My husband did a lot of running in South Africa and we got the sticker - you can put it on your jacket, you know, and then eventually they got into the medal thing and I still have them and he hasn't run in 30/40 years. I've got to put it in a frame. It is an achievement. This has absolutely been what fabulous. I'm so happy you came on with us to talk about how you run your business, what you're doing with it. Your link is on the page but I will add it to this post as well, so that everybody knows how to connect with you. And then they can connect with you a little bit later if they have any questions in the group that can ask you and you will be answering them or I'll be tapping on your shoulder to answer them. So thanks again for popping in.
Meg Staples (14:37):
You're the best. I could not have redesigned my website without your help. It's unbelievable. It's beautiful.
Veronica Jeans (14:42):
Oh, thank you very much. I can't run at all because I have knee problems. I've always had knee problems. Somebody said to me the other day that you get that high. And I started running here in America when we came to America, I started running because I was walking and then shuffling and then running a little bit more and a little bit more. And I thought, Oh my God, I can run again. You know? Oh, this is so wonderful. I did triathlons. And then I turned 52. I decided you freaking crazy. This is three hour training that, okay, bye. Anyway I did a little bit extra damage to my knees. But anyway I I'll walk and I do power lifting. I totally believe in exercise. You've got to keep your body healthy. It doesn't matter what age you are.
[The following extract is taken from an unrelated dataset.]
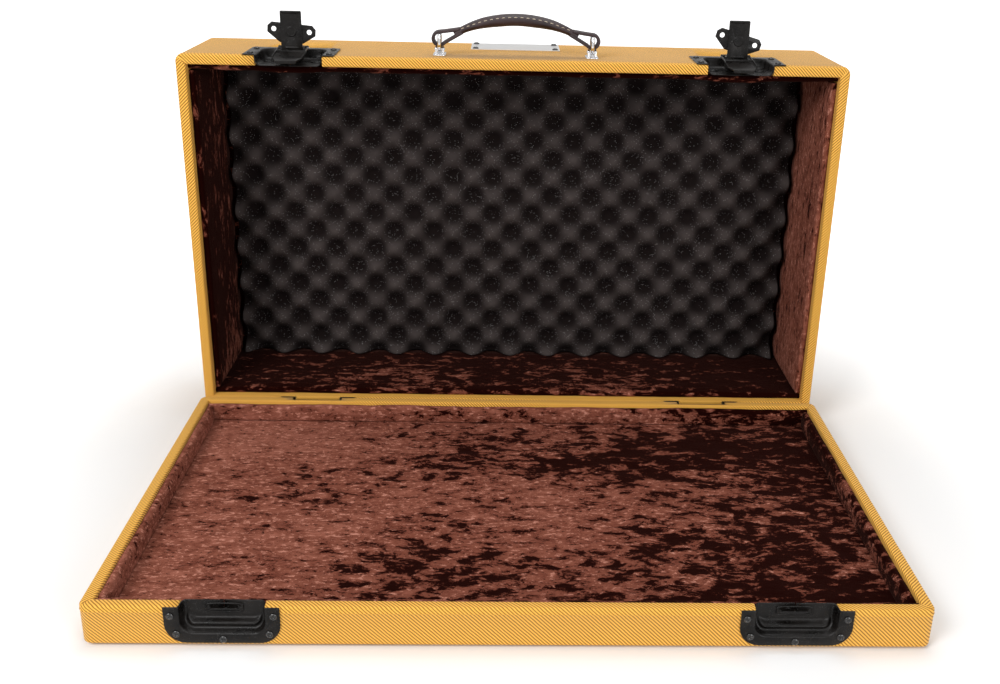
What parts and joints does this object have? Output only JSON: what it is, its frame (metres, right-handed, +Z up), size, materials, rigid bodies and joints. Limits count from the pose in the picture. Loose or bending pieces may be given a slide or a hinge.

Let's go. The next speakers is coming on. Thank you so much for popping in. I'm so glad we connected.
Meg Staples (Shopify owner of Her Tribe Athletics)
Meg is a passionate runner and yogi. She found her love of exercise through her weight loss journey of 70 pounds and has been hitting the pavement ever since. Her Tribe Athletics began with a vision to provide affordable, comfortable workout clothing for women of all shapes and sizes. Clothing that doesn’t move around and fits the way you need it to!